Check out Alain Lambert’s blog about the 2012 ATOC Race Experience here: http://alainlambert.wordpress.com/. And all the video updates from the ATOC Race Experience can be found at http://trainright.wpengine.com/atoc-2012.
This week I had the opportunity to go for a few short recovery rides, and during those rides I thought about the lessons I learned from the ATOC Race Experience:
To thine own self be true: Every rider on the ATOC Race Experience had at least one spectacular day, meaning they had at least one day when they were firing on all cylinders and felt like Superman. As an athlete, those are the days we live for and the promise of those days is what sustains us through the long hours of hard training. But in order to have one of those days during a multi-stage event, you have to listen to your body and ride conservatively on the days when you’re not Superman. We spent a lot of time in rotating pacelines, and it was gratifying to see riders being smart and skipping pulls or taking shorter pulls when necessary, rather than driving themselves into the ground. Often, the rider who skipped pulls on one day was one of the stronger riders who could push the pace and take longer pulls during the following stage.
Where there’s a wheel there’s a way: In some of the windier sections of the ATOC, we were able to really prove how beneficial it is to be in the draft. To some it may seem like an elementary cycling skill, but the truth is, a lot of cyclists spend the majority of their training time riding solo. In the first few stages of the ATOC, the gaps between riders in the paceline were sometimes bigger than I wanted to see. But as the riders spent more time together and grew to trust each other, and as they miles added up and they began to fatigue, the incentive and reward of optimal positioning in the draft grew. One of the great moments of the ride occurred when the team spontaneously spread into an echelon as we rode into a crosswind on one of the later stages of the race.
If you’re a rider who spends most of your time training solo, I encourage you to really focus on positioning and drafting when you’re in groups. Work on getting more comfortable in close proximity to other riders, and work on moving into better drafting positions when the wind changes or the pack changes direction. Use your group riding time to improve your drafting skills, because when the going gets tough, being able to stay on wheel is going to be your ticket to getting to the finish line.

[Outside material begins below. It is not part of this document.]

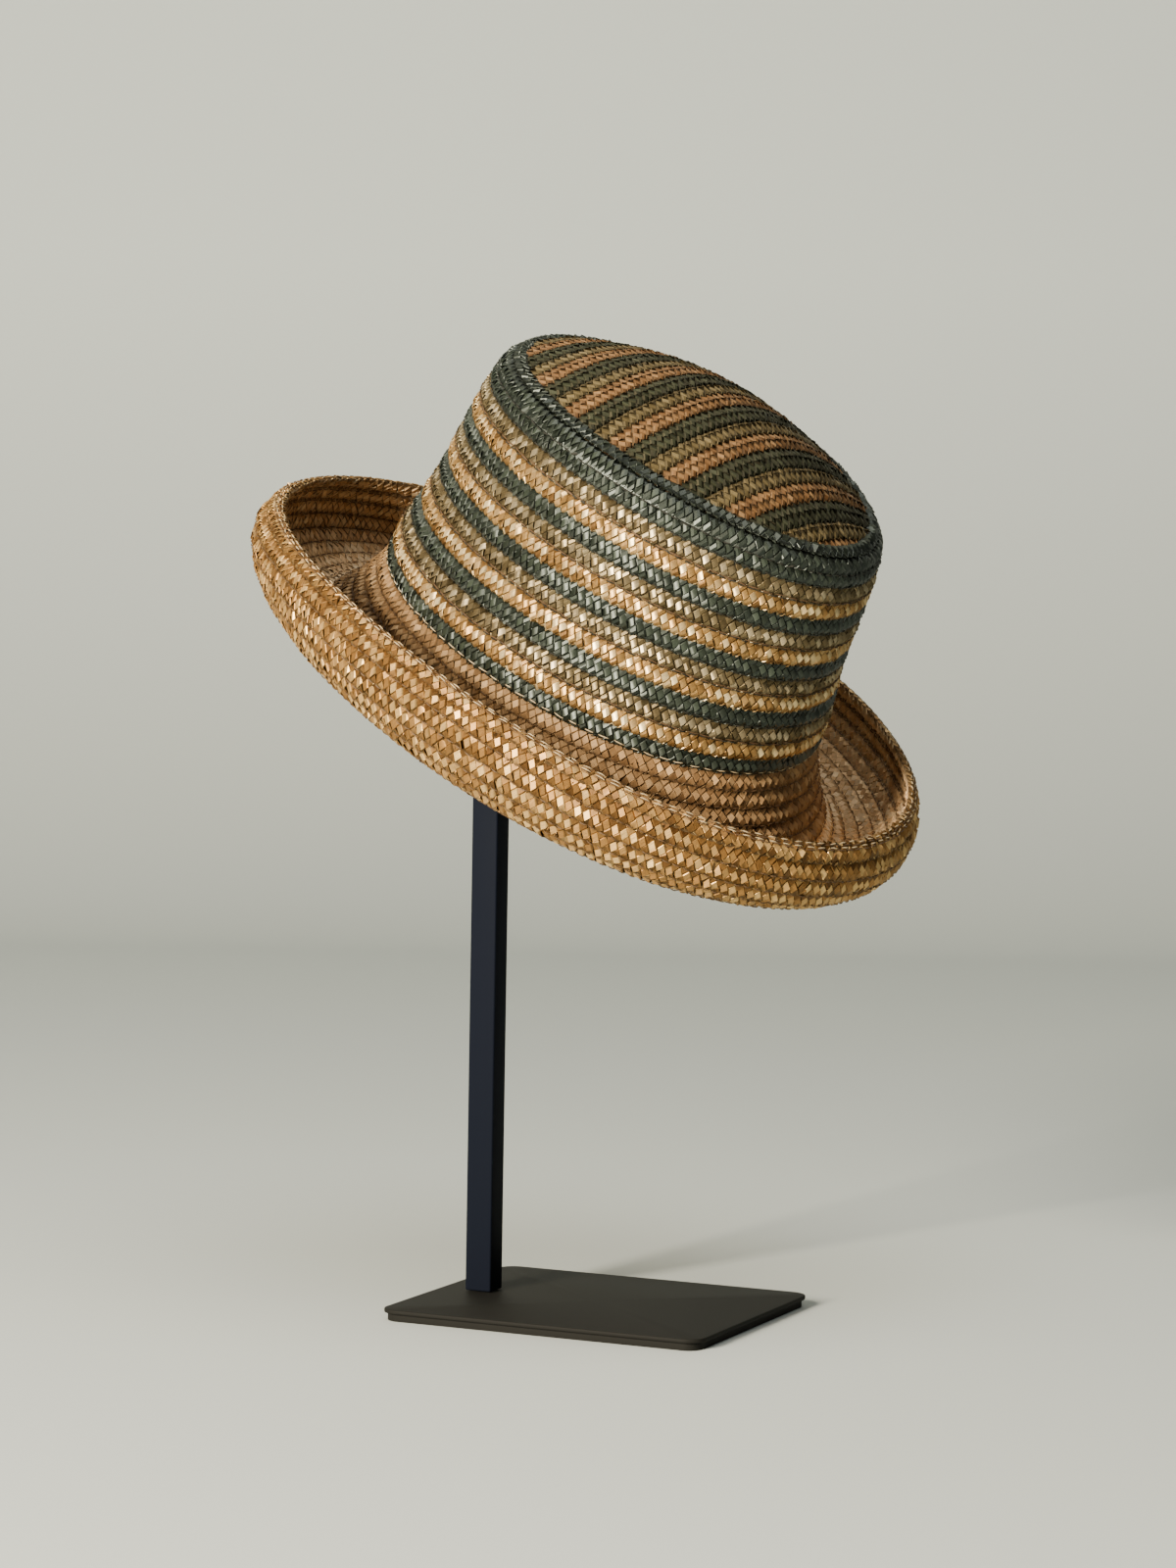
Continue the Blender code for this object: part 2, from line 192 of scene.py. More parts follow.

Everyone should live like a pro cyclist for a week: To live and work as a professional cyclist for a year or a career is brutally difficult, and it’s a lifestyle that only a few people are cut out for. But there’s also something simple and uncomplicated about living like a pro cyclist. You get up, eat, ride, eat, recover, sleep, and start all over again. The harder the training or the harder the racing, the more that life’s other complications fall away. When I was a pro athlete I didn’t appreciate that singular focus as much as I do now. These days I look forward to opportunities like the CTS Race Experiences, not to escape from my everyday life, but to immerse myself completely in an environment I love. I’d really like to see everyone receiving this email at one of the future Race Experiences, but even if you can’t come out for these specific events I strongly encourage you to find a way to live like a pro athlete for at least a week. You spend a tremendous amount of time and energy on the sport you’re passionate about, and a week immersed in that sport is one of the greatest ways to reward yourself for that devotion.
Up next for me: training for the USA Pro Cycling Challenge Race Experience! The snow is pretty much gone from the high mountains, so it’s time to climb into the thin air!